→ **TASK REQUIREMENTS**: The exercise asks you to copy every line below in which "that" appears.

== == ==

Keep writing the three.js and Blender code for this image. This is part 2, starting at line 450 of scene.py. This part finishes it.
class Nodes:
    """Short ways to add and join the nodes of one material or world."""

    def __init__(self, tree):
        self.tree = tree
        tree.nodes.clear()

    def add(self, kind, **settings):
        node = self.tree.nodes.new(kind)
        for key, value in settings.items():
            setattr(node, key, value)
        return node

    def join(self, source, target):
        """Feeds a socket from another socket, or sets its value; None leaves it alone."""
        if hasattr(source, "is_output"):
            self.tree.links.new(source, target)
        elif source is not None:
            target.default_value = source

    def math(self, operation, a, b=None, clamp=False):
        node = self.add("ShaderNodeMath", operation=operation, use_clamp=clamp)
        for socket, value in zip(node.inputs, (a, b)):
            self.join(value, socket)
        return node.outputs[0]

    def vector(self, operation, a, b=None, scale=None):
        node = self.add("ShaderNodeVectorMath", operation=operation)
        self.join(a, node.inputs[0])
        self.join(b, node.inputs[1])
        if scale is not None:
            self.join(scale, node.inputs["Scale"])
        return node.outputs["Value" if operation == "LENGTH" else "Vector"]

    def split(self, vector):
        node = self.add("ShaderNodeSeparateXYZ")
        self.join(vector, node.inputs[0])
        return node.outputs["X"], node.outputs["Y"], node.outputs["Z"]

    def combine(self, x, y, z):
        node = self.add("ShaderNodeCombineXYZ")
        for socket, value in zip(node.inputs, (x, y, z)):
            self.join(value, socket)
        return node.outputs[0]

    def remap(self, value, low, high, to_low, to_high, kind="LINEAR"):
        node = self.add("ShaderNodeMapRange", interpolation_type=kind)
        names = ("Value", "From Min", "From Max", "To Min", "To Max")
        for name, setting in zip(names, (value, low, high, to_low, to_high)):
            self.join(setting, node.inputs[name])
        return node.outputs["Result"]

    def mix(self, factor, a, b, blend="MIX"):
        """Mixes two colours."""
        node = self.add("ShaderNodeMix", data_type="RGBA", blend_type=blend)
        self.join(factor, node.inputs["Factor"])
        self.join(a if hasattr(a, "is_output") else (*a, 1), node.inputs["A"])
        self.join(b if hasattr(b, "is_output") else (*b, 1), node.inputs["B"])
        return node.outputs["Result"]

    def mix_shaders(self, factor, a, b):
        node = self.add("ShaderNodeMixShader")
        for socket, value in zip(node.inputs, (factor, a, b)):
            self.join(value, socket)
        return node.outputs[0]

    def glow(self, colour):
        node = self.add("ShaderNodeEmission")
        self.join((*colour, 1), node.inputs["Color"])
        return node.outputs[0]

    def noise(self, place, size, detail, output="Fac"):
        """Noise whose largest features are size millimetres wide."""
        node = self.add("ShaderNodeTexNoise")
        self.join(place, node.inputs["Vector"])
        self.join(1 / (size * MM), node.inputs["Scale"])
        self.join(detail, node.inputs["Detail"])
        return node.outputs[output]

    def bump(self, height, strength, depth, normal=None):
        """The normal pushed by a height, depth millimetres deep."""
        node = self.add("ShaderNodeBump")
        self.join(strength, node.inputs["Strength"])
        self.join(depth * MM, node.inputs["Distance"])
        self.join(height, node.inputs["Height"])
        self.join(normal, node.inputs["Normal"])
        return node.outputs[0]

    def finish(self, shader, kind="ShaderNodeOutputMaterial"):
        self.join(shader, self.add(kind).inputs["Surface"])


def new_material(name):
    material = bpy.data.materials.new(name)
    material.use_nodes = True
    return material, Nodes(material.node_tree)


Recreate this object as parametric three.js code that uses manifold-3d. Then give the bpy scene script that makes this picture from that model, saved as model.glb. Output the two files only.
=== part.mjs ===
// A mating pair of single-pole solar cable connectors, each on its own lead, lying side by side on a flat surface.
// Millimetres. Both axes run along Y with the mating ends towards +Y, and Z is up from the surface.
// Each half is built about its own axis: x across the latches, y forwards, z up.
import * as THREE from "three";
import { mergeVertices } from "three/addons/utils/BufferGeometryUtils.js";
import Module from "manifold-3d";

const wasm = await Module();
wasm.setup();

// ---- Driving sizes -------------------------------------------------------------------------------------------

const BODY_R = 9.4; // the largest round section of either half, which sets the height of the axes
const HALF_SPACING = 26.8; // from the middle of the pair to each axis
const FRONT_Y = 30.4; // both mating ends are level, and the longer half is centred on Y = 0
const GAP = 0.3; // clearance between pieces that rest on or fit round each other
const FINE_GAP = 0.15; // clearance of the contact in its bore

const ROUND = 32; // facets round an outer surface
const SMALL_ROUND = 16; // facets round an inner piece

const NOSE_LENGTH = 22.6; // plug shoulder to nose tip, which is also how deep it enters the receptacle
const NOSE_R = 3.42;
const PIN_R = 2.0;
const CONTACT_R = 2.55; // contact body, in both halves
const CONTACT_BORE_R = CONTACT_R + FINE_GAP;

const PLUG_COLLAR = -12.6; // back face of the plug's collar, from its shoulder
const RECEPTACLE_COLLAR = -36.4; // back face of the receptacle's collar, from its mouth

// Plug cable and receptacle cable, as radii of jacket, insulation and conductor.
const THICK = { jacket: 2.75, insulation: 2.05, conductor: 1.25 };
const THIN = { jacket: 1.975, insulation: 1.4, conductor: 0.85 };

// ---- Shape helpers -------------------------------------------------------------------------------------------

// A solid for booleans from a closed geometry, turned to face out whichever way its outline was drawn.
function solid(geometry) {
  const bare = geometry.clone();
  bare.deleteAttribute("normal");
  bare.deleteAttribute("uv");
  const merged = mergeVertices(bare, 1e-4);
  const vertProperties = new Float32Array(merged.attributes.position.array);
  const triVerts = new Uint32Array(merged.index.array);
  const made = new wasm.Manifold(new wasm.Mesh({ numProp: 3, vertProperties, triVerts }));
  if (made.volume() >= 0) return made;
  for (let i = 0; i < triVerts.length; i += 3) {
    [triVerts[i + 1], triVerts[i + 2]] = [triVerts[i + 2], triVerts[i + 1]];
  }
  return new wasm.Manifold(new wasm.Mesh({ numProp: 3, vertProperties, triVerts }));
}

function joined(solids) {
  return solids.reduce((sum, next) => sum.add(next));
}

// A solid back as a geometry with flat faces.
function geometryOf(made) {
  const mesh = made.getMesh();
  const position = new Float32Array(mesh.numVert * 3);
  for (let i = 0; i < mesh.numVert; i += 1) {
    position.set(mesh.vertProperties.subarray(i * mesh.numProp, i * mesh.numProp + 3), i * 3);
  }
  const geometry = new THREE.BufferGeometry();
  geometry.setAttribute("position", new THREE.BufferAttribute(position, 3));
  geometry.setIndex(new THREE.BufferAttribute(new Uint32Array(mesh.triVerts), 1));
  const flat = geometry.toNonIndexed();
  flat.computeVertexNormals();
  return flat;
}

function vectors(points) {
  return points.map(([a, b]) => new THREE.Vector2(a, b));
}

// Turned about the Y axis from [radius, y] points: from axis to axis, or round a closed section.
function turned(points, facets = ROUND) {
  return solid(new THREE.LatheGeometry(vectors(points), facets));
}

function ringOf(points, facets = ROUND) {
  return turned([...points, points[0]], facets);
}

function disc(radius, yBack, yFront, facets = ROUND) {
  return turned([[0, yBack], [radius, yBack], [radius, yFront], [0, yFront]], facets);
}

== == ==

→ **TASK OUTPUT**:
Recreate this object as parametric three.js code that uses manifold-3d. Then give the bpy scene script that makes this picture from that model, saved as model.glb. Output the two files only.
const GAP = 0.3; // clearance between pieces that rest on or fit round each other